It sounds like the person you're concerned about has some kind of tremor (the medical term for regular shaking of a body part), and someone has told you it's not
Parkinson’s disease. There are medications available to treat tremor, but to prescribe the right medication for this woman, more information about what kind of tremor she has is needed, since tremor can be associated with several different conditions. You should also know that some tremors are actually caused by medications, in which case the recommended treatment may be to reduce or remove the drug that induced this side effect.
Before you get medication to treat an older woman with tremor, I would make sure that a doctor has tried to figure out what's causing her to shake. It's especially important to notice whether the tremor happens when the person is resting, versus standing or in action. For instance, resting tremors are classic signs of Parkinson's disease, and even if her doctor says it's not Parkinson’s now, it still could either become Parkinson's or be associated with a disease related to Parkinson's. If Parkinson's has already been ruled out by her physician and you remain doubtful of the diagnosis, you can always seek a second opinion.
But most tremors are postural or action tremors, which means the shaking happens when a person holds out an arm, is standing, or is trying to do something like write or point a finger. If an action tremor is investigated and no particular disease or medication is found to be the cause, then the person is usually diagnosed with what's called essential tremor.
Essential tremor can be treated with a medication called propranolol, but this drug usually causes lower blood pressure and slower heart rate, both of which can increase the risk of falling for an older person. Other medications sometimes used to treat essential tremor include anti-seizure drugs such as primidone and gapabentin, but these can also cause problematic side effects in the elderly.

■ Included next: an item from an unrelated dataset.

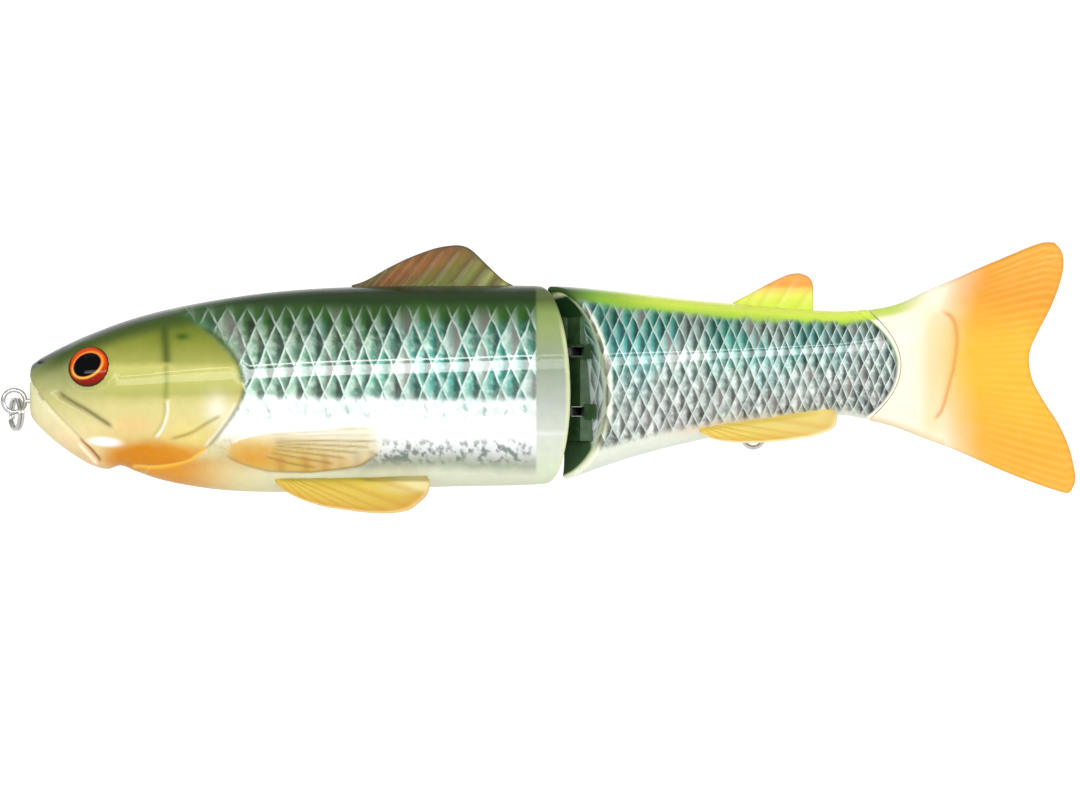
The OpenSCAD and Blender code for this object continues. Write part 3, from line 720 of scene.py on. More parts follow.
def rear_paint(x, z, arc, caps, y, deep):
    n = mottle(x, z, 6, 2)
    fine = mottle(x, z, 2.0, 11)
    back, belly = curve(BACK, x), curve(BELLY, x)
    s = (z - belly) / (back - belly)
    stripe = ramp(back - z, [(0, (226, 236, 112)), (1.8, (204, 228, 72)), (3.4, (158, 200, 70)),
                             (5, (104, 160, 86))])
    stripe = over(stripe, (128, 178, 48), 1 - smooth(136, 156, x))
    stripe = over(stripe, (46, 76, 24), 1 - smooth(131, 140, x))
    panel = ramp(s + (n - 0.5) * 0.1, [
        (0.06, (212, 216, 200)), (0.16, (170, 178, 168)), (0.26, (204, 214, 206)),
        (0.42, (160, 182, 172)), (0.55, (112, 162, 150)), (0.72, (72, 144, 130)),
        (0.86, (70, 142, 104))])
    sea = smooth(0.5, 0.75, value_noise(x, z * 0.4, 10, 4))
    panel = over(panel, (84, 170, 174), 0.4 * sea * smooth(0.25, 0.45, s))
    grey = smooth(0.55, 0.8, value_noise(x, z * 0.3, 7, 14))
    panel = over(panel, (196, 192, 186), 0.5 * grey)
    panel = over(panel, (108, 114, 112), 0.7 * smooth(184, 204, x))
    specks = smooth(0.54, 0.72, fine) * (s < 0.24) * (s > 0.1)
    panel = over(panel, (120, 124, 120), 0.6 * specks)
    tiny = mottle(x + 0.6 * z, 0.8 * z - 0.5 * x, 1.05, 29)
    panel = over(panel, (240, 244, 240), 0.6 * smooth(0.5, 0.64, tiny) * smooth(0.75, 0.3, s))
    panel = over(panel, (70, 100, 94), 0.4 * smooth(0.44, 0.3, tiny))
    low = ramp(s, [(0, (226, 232, 216)), (0.1, (226, 230, 216)), (0.2, (206, 208, 200))])
    low = over(low, (222, 168, 122), 0.6 * band(158, 196, 5, x) * smooth(0.02, 0.12, s))
    col = over(low, stripe, smooth(0.45, 0.55, s))
    share = panel_share(x, z)
    col = over(col, panel, share)
    root = (245, 240, 222)
    beyond = smooth(0, 0.8, x - panel_end(z)) * smooth(3.4, 2.2, z - (back - 5.4))
    col = over(col, root, beyond * smooth(-0.5, 0.5, (back - 2.8) - z))
    # dark line just inside the end of the scale panel: a painted shadow at the panel's edge
    edge = np.exp(-(((x - panel_end(z) + 0.4) / 0.55) ** 2))
    col = over(col, (74, 80, 78), 0.75 * edge * smooth(-4, -1, z) * smooth(20.5, 18, z))
    rim = (caps == 0) * smooth(1.9, 0.7, x - wedge_end(y, z))
    col = over(col, (236, 240, 214), 0.9 * rim * (1 - smooth(20, 25, z)))
    # inside of the joint
    inside = ramp(z, [(-18, (206, 212, 190)), (-12, (226, 232, 226)), (-4, (214, 226, 220)),
                      (6, (206, 226, 216)), (12, (150, 200, 180)), (18, (96, 150, 120)),
                      (22, (60, 104, 66)), (27, (52, 84, 44))])
    core = ramp(z, [(-18, (58, 84, 52)), (-8, (44, 72, 40)), (16, (30, 62, 28)),
                    (22, (20, 52, 22)), (26, (24, 46, 20))])
    inside = over(inside, core, 1 - smooth(6.2, 7.4, y))
    inside = over(inside, core, smooth(19.5, 21.5, z) + smooth(-12.5, -15, z))
    inside = over(inside, (206, 218, 170), 0.9 * (1 - smooth(0.4, 1.0, deep)) * smooth(26, 22, z))
    lip = np.minimum(back - z, 9)
    inside = over(inside, (204, 214, 166), band(1.3, 2.1, 0.35, lip) * (y > 0.6))
    inside = over(inside, stripe, 1 - smooth(1.1, 1.6, lip))
    wall = caps == 1
    col = np.where(wall[:, None], inside, col)
    col = np.where((caps == 2)[:, None], srgb(70, 76, 74), col)
    metal = 0.5 * share * (caps == 0) + 0.4 * wall * smooth(6, 8, y)
    return col, np.stack([metal, 0.34 + 0.12 * n, 0.7 * (caps == 0)], 1)


def rear_lattice(x, z, arc, caps, y, deep):
    p, q = rear_pitch(x)
    u = -(PANEL_LENGTH / PITCH_DROP) * np.log(p / PITCH)
    wall = (caps == 1) * smooth(6.6, 7.6, y) * band(-11, 19, 1.5, z) * smooth(0.7, 1.2, deep)
    mask = panel_share(x, z) * (caps == 0) + wall
    return np.stack([u + arc / q, u - arc / q, mask], 1)


# ---------------------------------------------------------------- soft tail
TAIL_TOP = [(203.7, 21.7), (208, 22.4), (212, 23.6), (219, 26.9), (225, 29.4), (231, 32.1),
            (237, 34.6), (242, 36.7), (245.5, 37.8), (248.2, 37.8)]
TAIL_BOTTOM = [(203.6, -4.5), (208, -5.6), (212, -6.9), (219, -9.6), (225, -11.9), (236, -16.7),
               (244, -19.8), (250.6, -21.9), (252.2, -21.4)]
TAIL_REAR = [(252.2, -21.4), (253.1, -19), (252.9, -16.2), (251.6, -11), (249.2, -5.6),
             (245.6, 0), (243, 4.8), (242.1, 9.2), (242.5, 12.6), (244.4, 16.8),
             (247.2, 22.2), (249.2, 27.3), (250.3, 32), (249.9, 35.6), (248.2, 37.8)]
TAIL_CREASE = [(220.7, 21.9), (223.8, 19.8), (224.9, 15.7), (224.4, 9.5), (223, 3.5),
               (221.2, -2.3), (218.9, -4.9)]


def spaced(points, n, ease=0.0):
    """n points evenly spaced along a smooth line, gathered towards its ends by ease."""
    p = spline(points, 16)
    s = np.concatenate([[0], np.cumsum(np.hypot(*np.diff(p, axis=0).T))])
    k = np.linspace(0, 1, n)
    k = k - ease * np.sin(2 * math.pi * k) / (2 * math.pi)
    return np.stack([np.interp(k * s[-1], s, p[:, c]) for c in range(2)], 1)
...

So while there are treatments available to treat tremors, these drugs may lead to problems that are worse than shaking. I would certainly recommend a physician's evaluation to figure out what's behind the tremor, if that hasn't been done. One of the questions you'll want to address is how disabling or unsettling the shaking is to the woman concerned. Once these issues have been explored, you and your loved one can talk with her doctor about whether a medication to try to control the shaking might be appropriate.